The two new companies—dubbed Orexia and Inexia—have been created to advance various projects targeting the GPCR protein orexin that have grown out of Sosei Heptares’ R&D operations in Cambridge, and specifically agonists of orexin OX1 and OX2 for neurological diseases, including narcolepsy. They will be led by Mario Alberto Accardi, Ph.D., a co-founder of U.K. medtech firm Orthonika.
In an unusual split of responsibilities, the two companies will both work on the targets but Orexia will concentrate on oral drugs while Inexia will focus on intranasal delivery using a system developed by U.S. biotech Optinose.
Inexia licensed rights to the delivery platform from Optinose for an undisclosed upfront fee plus $8 million in development milestones plus another $37 million tied to commercial targets and royalties on any future sales. Meanwhile, parent group Sosei is keeping an equity stake in the two new companies and is in line for milestone payments as the programs progress.
Orexin is thought to be involved in the regulation of various neurological parameters, including behavioral arousal, wakefulness and sleep, and Sosei Heptares suggests that loss of orexin neurons is linked to multiple neurological conditions that could be helped by orexin agonists.

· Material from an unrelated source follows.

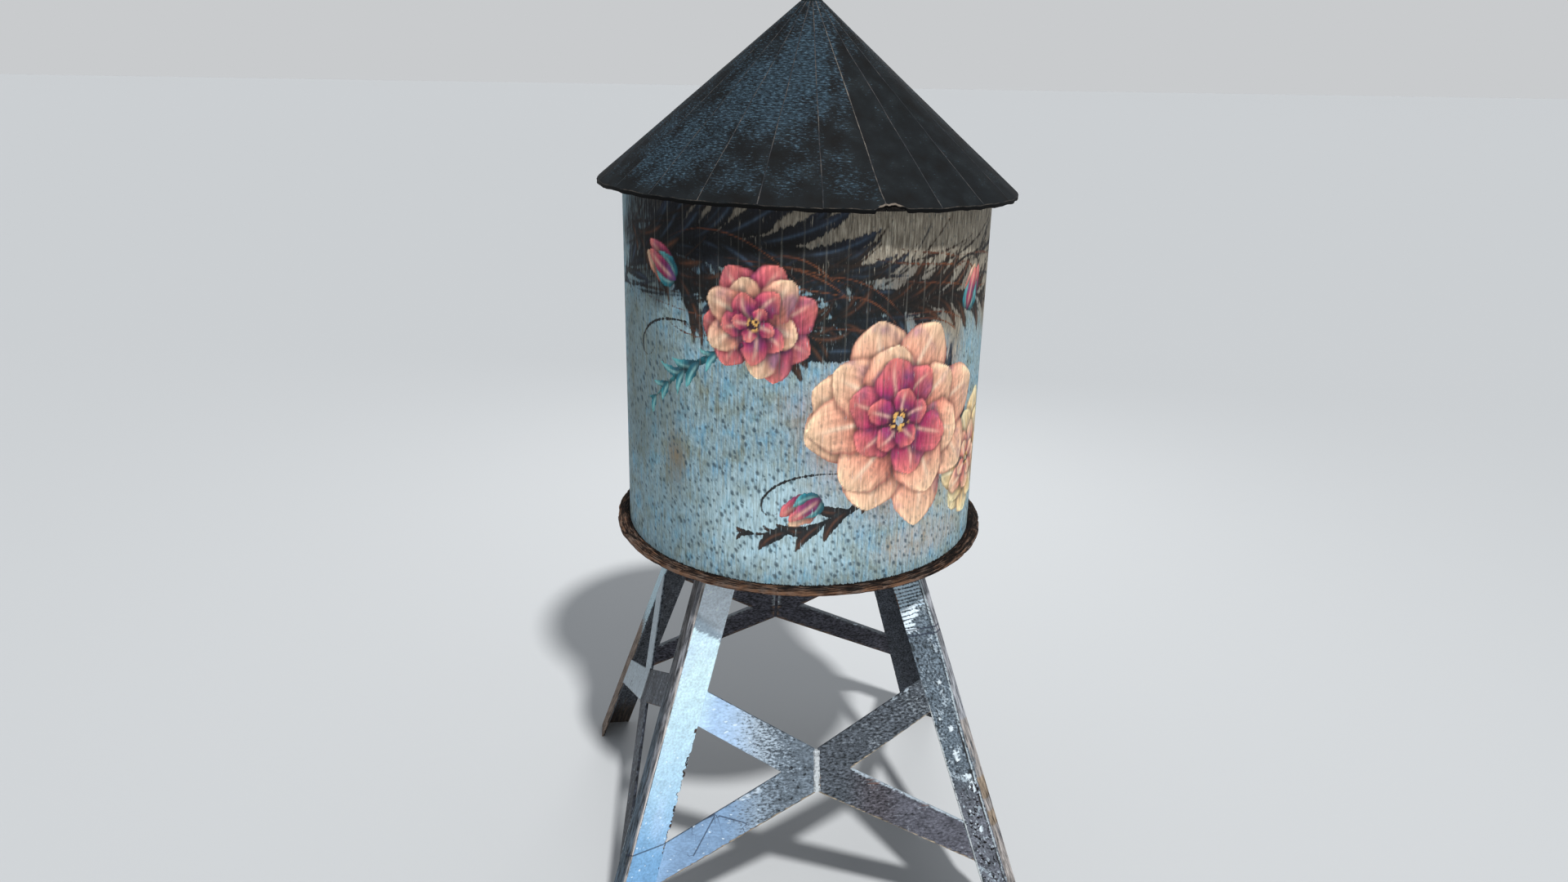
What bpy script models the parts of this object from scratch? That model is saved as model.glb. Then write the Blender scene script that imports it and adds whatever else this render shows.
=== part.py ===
"""Water tower: a round timber tank under a cone roof, on four leaning steel legs with an X brace on each face.

Metres, +Z up. The origin is on the ground at the middle of the four feet.
Front is -Y and the right-hand side is +X.
"""

import math

import bmesh
import bpy
from mathutils import Matrix, Vector

# Gap left between two pieces that rest on each other
JOINT_GAP = 0.0003

# Gap under the roof: the steps of the turned cone dip about 0.4 mm below a true cone
ROOF_SEAT_GAP = 0.0007

# Trestle: each leg's outer heel lies on two leaning face planes
DECK_UNDERSIDE = 2.85
HALF_WIDTH_AT_DECK = 0.716
LEAN_PER_METRE = 0.302
LEG_FLANGE = 0.246
LEG_PLATE = 0.020
LEG_HEEL_CHAMFER = 0.036
LEG_INNER_CHAMFER = 0.018

# Braces: heights above the ground where the edges of the flat arms meet the legs and the hub
BRACE_PLATE = 0.020
HUB_HALF_WIDTH = 0.2353
HUB_MIDDLE = 1.419
HUB_NOTCH_ABOVE = 1.554
HUB_NOTCH_BELOW = 1.278
UPPER_ARM_TOP = 1.983
UPPER_ARM_FOOT = 1.764
LOWER_ARM_TOP = 1.001
LOWER_ARM_FOOT = 0.722
WELD_HALF_WIDTH = 0.020
WELD_CREST_HALF_WIDTH = 0.011
WELD_PROUD = 0.006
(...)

That includes narcolepsy, a disorder which causes people to abruptly and unpredictably fall asleep, as well as cataplexy which is a sudden temporary weakening of muscle tone that can cause people to collapse, it says.
Orexin is already the target of a number of R&D programs in the biopharma sector, although to date these have focused mainly on antagonists of orexin receptors.
Actelion spinout Idorsia is looking at antagonists in insomnia, for example, as are Eisai/Purdue Pharma, although another candidate from GlaxoSmithKline and Actelion was abandoned in 2011 on safety concerns. Meanwhile, U.K. biotech C4XD has a selective OX1 antagonist in early-stage development to fight the cravings associated with tobacco, opioid analgesics and alcohol.
“We see great promise in the orexin agonist program and believe it can be advanced significantly with this focused funding and within these new structures in which we retain a significant stake,” said Malcolm Weir, Sosei Heptares’ chief R&D officer.
“The asset-centric approach pioneered by Medicxi has proved to be very successful for developing discrete and novel assets and for creating significant value and allows us seamlessly to transfer our ongoing activities and IP into these two special purpose vehicles.”